User Centered Design (UCD) / Co-operative evaluation
- Place user in the center of the development process and allow to criticise the proposed system to gather ‘real’ requirements
- Analyse them using iterative looping methodology which enable the UX’er to understand the requirements of the user and to understand how to service the tasks required by those users.
- Also interested in making sure the functionality defined in the requirement gathering is the ‘right’ functionality for the users - it is ‘what people want’.
Requirements gathering (capture)
- The most used methods for requirements capture:
- participant observation
- interviewing
- archival and unobtrusive methods (collecting data that don’t interfere with the subjects under study).
- Better outcome could be achieved if a variety of methods are used in combination - however, in reality you will mostly be limited by time.
Participant observation
- Gathered by participating in the daily life of the group or organisation under study.
- UX’er watch people to see what situations they normally meet and how they behave in them.

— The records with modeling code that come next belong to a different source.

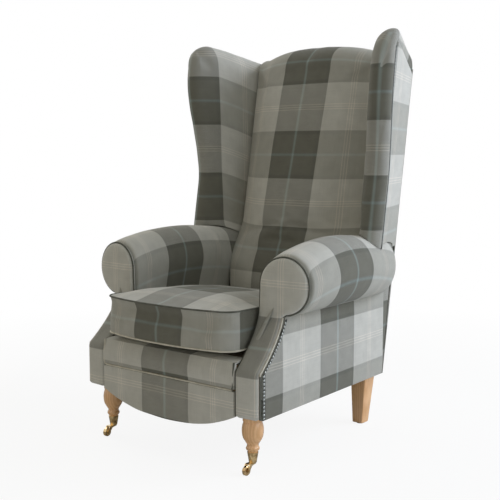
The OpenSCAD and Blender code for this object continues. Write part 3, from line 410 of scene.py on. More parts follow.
@dataclass(frozen=True)
class CheckedWool(Finish):
    """Brushed wool woven in a grey check, with fine teal and cream lines."""

    name: str = "woven_check"
    warp: Yarns = Yarns(light=(208, 207, 200), shade=(87, 87, 77), charcoal=(76, 77, 70),
                        teal=(138, 156, 155), cream=(246, 238, 226), period=0.352)
    weft: Yarns = Yarns(light=(208, 207, 200), shade=(142, 141, 131), charcoal=(130, 130, 122),
                        teal=(160, 171, 168), cream=(246, 238, 226), period=0.300)
    thread: float = 0.0013
    streak_fine: float = 900
    streak_long: float = 14
    worn: Rgb = (243, 243, 243)
    streak: Rgb = (234, 234, 232)
    clean: Rgb = (255, 255, 255)

    def build(self) -> bpy.types.Material:
        """Weaves warp and weft in a fine twill."""
        g = Graph.of_material(self.name)
        uv, across, along = g.cloth()
        warp = self._yarn(g, across, self.warp, g.stretch(uv, (self.streak_fine, self.streak_long, 1)))
        weft = self._yarn(g, along, self.weft, g.stretch(uv, (self.streak_long, self.streak_fine, 1)))
        turn = 2 * math.pi / self.thread
        twill = ((across + along) * (turn / 2)).wave()
        rib = (across * turn).wave() * (along * turn).wave()
        woven = g.blend(0.5 + twill * 0.17 + rib * 0.08, warp, weft)
        felted = g.fade(g.mottle(uv, 26.0, 2.0), (0.3, self.worn), (0.7, self.clean))
        height = twill * 0.3 + rib * 0.25 + g.mottle(uv, 1400.0, 2.0)
        return g.shade(
            Base_Color=g.blend(1.0, woven, felted, "MULTIPLY"),
            Roughness=0.9,
            Sheen_Weight=0.12,
            Sheen_Roughness=0.45,
            Specular_IOR_Level=0.2,
            Normal=g.bump(height, 0.35, 0.0005),
        )

    def _yarn(self, g: Graph, where: Signal, yarns: Yarns, streak_at: Signal) -> Signal:
        """The colour of one set of yarns, a little uneven from thread to thread.

        Args:
            g: the cloth's graph.
            where: distance across the yarns.
            yarns: their colours.
            streak_at: the place of the threads' unevenness.

        Returns:
            The colour.
        """
        half = yarns.period / 2
        colour = g.fade(where.fold(half) / half, *yarns.stops())
        uneven = g.fade(g.mottle(streak_at, 1.0, 2.0), (0.25, self.streak), (0.75, self.clean))
        return g.blend(1.0, colour, uneven, "MULTIPLY")


@dataclass(frozen=True)
class PipedCord(Finish):
    """Covered piping cord, woven in one yarn."""

    name: str
    yarn: Rgb
    accent: Rgb

    def build(self) -> bpy.types.Material:
        """Weaves the cord's cover."""
        g = Graph.of_material(self.name)
        uv, across, along = g.cloth()
        bias = ((across + along) * 5200.0).wave()
        patch = g.mottle(uv, 45.0, 3.0) + bias * 0.05
        return g.shade(
            Base_Color=g.fade(patch, (0.3, self.accent), (0.65, self.yarn)),
            Roughness=0.88,
            Specular_IOR_Level=0.2,
            Normal=g.bump(bias, 0.15, 0.0003),
        )


@dataclass(frozen=True)
class LacqueredBeech(Finish):
    """Pale hardwood with an even grain under clear lacquer."""

    name: str = "lacquered_beech"
    pale: Rgb = (240, 192, 140)
    warm: Rgb = (222, 170, 116)
    fleck: Rgb = (190, 138, 90)
    gloss: float = 0.32
    ring_grain: Triple = (34, 34, 3.2)
    band_grain: Triple = (20, 12, 1.2)
    ray_grain: Triple = (900, 900, 60)
    lacquer_grain: Triple = (60, 60, 60)

    def build(self) -> bpy.types.Material:
        """Runs the grain up the legs."""
        g = Graph.of_material(self.name)
        rings = g.mottle(g.place(self.ring_grain))
        waves = {"Vector": g.place(self.band_grain), "Scale": 2.2, "Distortion": 7.0, "Detail": 3.0,
                 "Detail Scale": 1.4}
        bands = g.node("ShaderNodeTexWave", {}, waves, "Fac")
        tone = g.fade(rings * 0.6 + bands * 0.4, (0.25, self.warm), (0.75, self.pale))
        rays = g.mottle(g.place(self.ray_grain), 1.0, 1.0)
        flecks = g.fade(rays, (0.62, (0, 0, 0)), (0.72, (255, 255, 255)))
        return g.shade(
            Base_Color=g.blend(flecks * 0.4, tone, tint(*self.fleck)),
            Roughness=g.mottle(g.place(self.lacquer_grain), 1.0, 2.0) * 0.16 + (self.gloss - 0.06),
            Coat_Weight=0.45,
            Coat_Roughness=0.12,
            Normal=g.bump(rings, 0.12, 0.0006),
        )


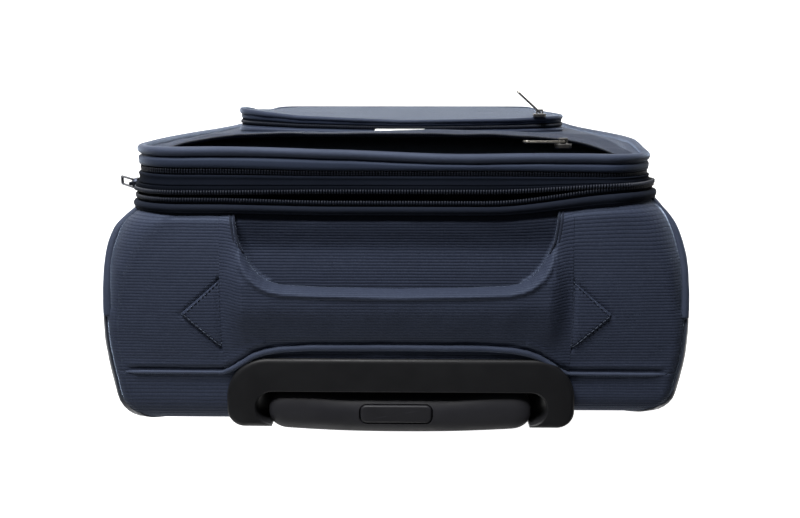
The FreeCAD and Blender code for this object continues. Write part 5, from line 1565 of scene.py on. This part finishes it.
def build_upper_pocket():
    """Slack flap over the upper pocket, its zip open: one row of teeth on the lip, one on the lid."""
    xs = np.linspace(-MOUTH_HALF, MOUTH_HALF, 129)
    zs = np.concatenate([np.linspace(FLAP_LOW, LIP_Z - 8, 46), np.linspace(LIP_Z - 7, LIP_EDGE, 12)])
    gx, gz = np.meshgrid(xs, zs, indexing="ij")
    pts = stack(gx, flap_depth(gx, gz), gz)
    slack = smooth(FLAP_LOW, FLAP_LOW + 30, gz) * (1 - (np.abs(gx) / MOUTH_HALF) ** 6)
    pts[..., 1] += 0.9 * ripple(pts, 40.0, 51) * slack
    # The flap takes the darker copy of the ribbed cloth: painted shade.
    obj = piece("upper_flap", pts, grid_faces(len(xs), len(zs)), "rib_shaded", "lid", "rib_fabric",
                ("upper_pocket_panel",), stack(gx, gz))
    face_front(obj)
    thicken(obj, FLAP_THICK)
    apply_modifiers(obj)
    # tape and teeth on the lip
    x = np.linspace(1 - MOUTH_HALF, MOUTH_HALF - 1, 250)
    lip = stack(x, np.interp(x, xs, pts[:, -1, 1]), LIP_EDGE)
    up = stack(0 * x, 0, 1)
    fore = stack(0 * x, 1, 0)
    edge = ((-0.7, -1.0), (0.5, -1.0), (0.6, 1.2), (0.3, 2.6), (-0.5, 2.6), (-0.7, 1.2))
    tape = np.stack([lip + np.array([0.0, d, h]) for d, h in edge], 1)
    piece("flap_tape", tape, capped(tape), "tape", "lid", "zip_tape", ("upper_pocket_zip",),
          stack(x[:, None], np.arange(tape.shape[1])[None] * 1.4))
    teeth("flap_teeth", lip + np.array([0.0, 0.0, 1.9]), unit(np.gradient(lip, axis=0)), up, fore,
          POCKET_PITCH, (0.95, 1.5, 1.6), "lid", closed=False)
    base = stack(x, face_depth(x, 0 * x + LID_TEETH) + 0.4, LID_TEETH)
    teeth("lid_mouth_teeth", base, unit(np.gradient(base, axis=0)), fore, up,
          POCKET_PITCH, (0.95, 2.2, 1.1), "lid", closed=False)


build_lower_pocket()
build_upper_pocket()


# ---------------------------------------------------------------- side handle

def build_side_handle():
    """Webbing strap that bows out from the side between its two end caps."""
    (_, x1), (d0, d1), (z0, z1) = STRAP
    zs = np.linspace(z0 + 6, z1 - 6, 70)
    t = (zs - (z0 + z1) / 2) / ((z1 - z0) / 2)
    base = float(side_half((d0 + d1) / 2)) + 2.6
    bow = base + (x1 - 3.6 - base) * (1 - smooth(0.62, 0.9, np.abs(t)))
    half = (d1 - d0) / 2
    centre = (d0 + d1) / 2
    ring = [(-half, 0.6), (-half + 0.5, 0.1), (0, 0.0), (half - 0.5, 0.1), (half, 0.6), (half, 2.6),
            (half - 0.9, 3.3), (half * 0.5, 3.7), (0, 3.9), (-half * 0.5, 3.7), (-half + 0.9, 3.3),
            (-half, 2.6)]
    rows = []
    uvs = []
    for z, x in zip(zs, bow):
        rows.append([(x + out, centre + d, z) for d, out in ring])
        uvs.append([(z, d + out) for d, out in ring])
    pts = np.array(rows)
    pts[..., 0] += 0.3 * ripple(pts, 30.0, 61)
    piece("side_strap", pts, capped(pts), "web", "case", "webbing", ("side_handle",), uvs)


build_side_handle()


# ---------------------------------------------------------------- wheels

def revolve(centre, profile):
    """Closed ring turned about the axle from a closed profile of (along the axle, radius)."""
    along, radius = np.array(profile, float).T
    angles = np.linspace(0, 2 * math.pi, 72, endpoint=False)[:, None]
    pts = stack(centre[0] + along, centre[1] + radius * np.cos(angles), centre[2] + radius * np.sin(angles))
    return pts.reshape(-1, 3), grid_faces(len(angles), len(along), True, True)


def both_sides(profile):
    """A closed profile from its half on one side of the wheel, from the inside out."""
    whole = profile + [(-along, radius) for along, radius in reversed(profile)]
    return whole[-1:] + whole[:-1]


TYRE_BORE = 23.0
HUB_RIBS = 6
HUB_RIB = (12.2, 19.6)


def build_wheel(side):
    """Tyre with rounded shoulders and a tread groove, on a hub with ribs."""
    word = "left" if side < 0 else "right"
    (x0, x1), (d0, d1), (z0, z1) = box_mm(word + "_tyre")
    centre = ((x0 + x1) / 2, (d0 + d1) / 2, (z0 + z1) / 2)
    radius = (z1 - z0) / 2
    half = (x1 - x0) / 2
    tyre = [(half - 1.5, TYRE_BORE + 0.03), (half - 0.4, TYRE_BORE + 1.4), (half, TYRE_BORE + 3.2),
            (half - 0.5, radius - 2.6), (half - 2.0, radius - 0.9), (half - 4.2, radius - 0.1),
            (2.0, radius), (1.2, radius - 0.9)]
    piece(word + "_tyre_ring", *revolve(centre, both_sides(tyre)), "tyre", word + "_wheel", "wheel_rubber",
          (word + "_tyre",))
    (h0, h1), _, _ = box_mm(word + "_hub")
    wide = (h1 - h0) / 2
    hub = [(wide - 0.6, 8.55), (wide, 9.2), (wide, 12.0), (wide - 0.7, 12.8), (2.6, 13.4), (2.6, 18.4),
           (wide - 1.2, 19.2), (wide - 0.5, 20.0), (wide - 0.5, TYRE_BORE - 0.6), (wide - 0.9, TYRE_BORE)]
    sets = [revolve(centre, both_sides(hub))]
    for k in range(HUB_RIBS):
        angle = 2 * math.pi * k / HUB_RIBS
        c, s = math.cos(angle), math.sin(angle)
        rib = []
        for r in HUB_RIB:
            for side_mm in (-1.1, 1.1):
                for along in (-wide + 1.4, wide - 1.4):
                    rib.append((centre[0] + along, centre[1] + r * c - side_mm * s,
                                centre[2] + r * s + side_mm * c))
        quads = [(0, 1, 3, 2), (4, 6, 7, 5), (0, 4, 5, 1), (2, 3, 7, 6), (0, 2, 6, 4), (1, 5, 7, 3)]
        sets.append((np.array(rib), np.array(quads)))
    obj = piece(word + "_hub_ribbed", *joined(sets), "hub", word + "_wheel", "hub_plastic",
                (word + "_hub",))
    sharp_by_angle(obj, 35)


build_wheel(-1)
build_wheel(1)


# ---------------------------------------------------------------- lining and hinge roll

def softened(node, name, look, slot, amount, seed, step=9.0):
    """A sewn-in cloth form: the node's own shape cut fine and let slack by a little."""
    obj = copied(node, name)
    with edited(obj.data) as work:
        for _ in range(6):
            long = [e for e in work.edges if e.calc_length() > step * 1.6 * MM]
            if not long:
                break
            bmesh.ops.subdivide_edges(work, edges=long, cuts=1, use_grid_fill=False)
            bmesh.ops.triangulate(work, faces=[f for f in work.faces if len(f.verts) > 4])
        work.normal_update()
        push = ripple(np.array([v.co for v in work.verts]) / MM, 42.0, seed) * amount
        for v, p in zip(work.verts, push):
            v.co += v.normal * float(p) * MM
    register(obj, look, frame["nodes"][node]["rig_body"], slot, (node,))
    sharp_by_angle(obj, 50)
    return obj


LINING = softened("lining", "lining_cloth", "lining", "lining_cloth", 0.45, 71)
HINGE = softened("lid_hinge_roll", "hinge_roll_cloth", "ring", "piping_fabric", 0.05, 72, 4.0)
for vert in HINGE.data.vertices:
    near = vert.co / MM
    vert.co.x += float(side_shift(near.x, near.z, BACK / MM - near.y)) * MM + 1.2 * MM


# ---------------------------------------------------------------- scene

def area_light(name, place, aim, size, power):
    """Soft rectangular lamp."""
    data = bpy.data.lights.new(name, "AREA")
    data.shape = "RECTANGLE"
    data.size, data.size_y = size
    data.energy = power
    lamp = bpy.data.objects.new(name, data)
    lamp.location = place
    lamp.rotation_euler = (Vector(aim) - Vector(place)).to_track_quat("-Z", "Y").to_euler()
    lamp.visible_camera = False
    link(lamp)


def build_floor():
    """Pale floor that glows white to the camera and in reflections, but lights nothing."""
    mesh = bpy.data.meshes.new("floor")
    mesh.from_pydata([(-6, -6, 0), (6, -6, 0), (6, 6, 0), (-6, 6, 0)], [], [(0, 1, 2, 3)])
    floor = bpy.data.objects.new("floor", mesh)
    link(floor)
    n = Nodes("pale_floor")
    rays = n.new("ShaderNodeLightPath").outputs
    path = n.math("MAXIMUM", rays["Is Camera Ray"], rays["Is Glossy Ray"])
    n.put_in(n.shader.inputs["Base Color"], (0.86, 0.86, 0.86, 1.0))
    n.shader.inputs["Roughness"].default_value = 0.9
    n.shader.inputs["Specular IOR Level"].default_value = 0.1
    glow = n.new("ShaderNodeEmission")
    n.link(n.mul(path, 0.9), glow.inputs["Strength"])
    both = n.new("ShaderNodeAddShader")
    n.link(n.shader.outputs[0], both.inputs[0])
    n.link(glow.outputs[0], both.inputs[1])
    n.link(both.outputs[0], n.out.inputs["Surface"])
    mesh.materials.append(n.material)


def build_world():
    """Surroundings that are white to the camera and dim to everything else."""
    world = bpy.data.worlds.new("surround")
    bpy.context.scene.world = world
    world.use_nodes = True
    tree = world.node_tree
    tree.nodes.clear()
    out = tree.nodes.new("ShaderNodeOutputWorld")
    background = tree.nodes.new("ShaderNodeBackground")
    ray = tree.nodes.new("ShaderNodeLightPath")
    level = tree.nodes.new("ShaderNodeMapRange")
    tree.links.new(ray.outputs["Is Camera Ray"], level.inputs[0])
    level.inputs[3].default_value = 0.05
    level.inputs[4].default_value = 1.0
    tree.links.new(level.outputs[0], background.inputs["Strength"])
    background.inputs["Color"].default_value = (1.0, 1.0, 1.0, 1.0)
    tree.links.new(background.outputs[0], out.inputs["Surface"])


def build_camera():
    """The photograph's camera."""
    camera = bpy.data.objects.new("camera", bpy.data.cameras.new("camera"))
    camera.location = (-0.0124, BACK - 0.2357, 1.138)
    camera.rotation_euler = (math.radians(-11.634), math.radians(0.927), math.radians(180.0))
    camera.data.lens = 40.86
    camera.data.sensor_width = 36.0
    link(camera)
    bpy.context.scene.camera = camera
    bpy.context.scene.view_settings.view_transform = "Standard"


build_floor()
build_world()
area_light("key", (0.30, -1.15, 0.98), (0, 0.0, 0.5), (0.8, 0.5), 37)
area_light("top", (-0.1, 0.3, 2.4), (0, 0, 0.4), (1.6, 1.6), 1.2)
area_light("back", (0.35, 1.3, 0.88), (0, 0, 0.45), (1.2, 0.5), 8)
build_camera()
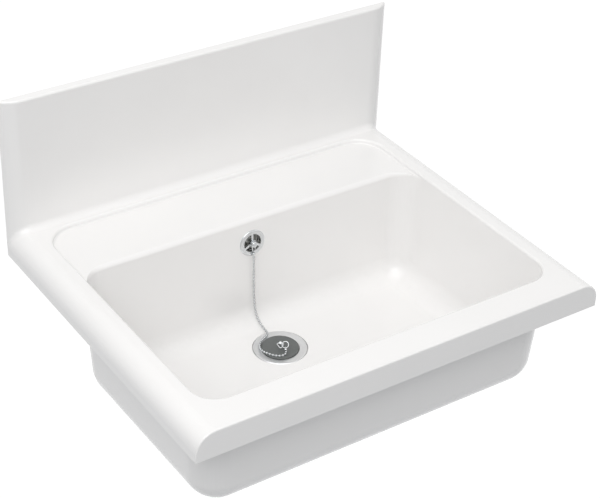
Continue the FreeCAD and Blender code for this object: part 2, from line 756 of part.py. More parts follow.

- Then they enter into discussions with participants in the situations to discover their interpretations of the event that have been observed (called ‘conversations with a purpose’), and are usually very informal interviews.
Informant
- Special classes of participants, ‘people-in-the-know’, have a broad knowledge of organisation and can provide clarifications for data collected.
- Key informant
- have extensive knowledge of the user roles, the actions they perform, or the objects on which these action were performed.
- They are an excellent way to recover information about the past events.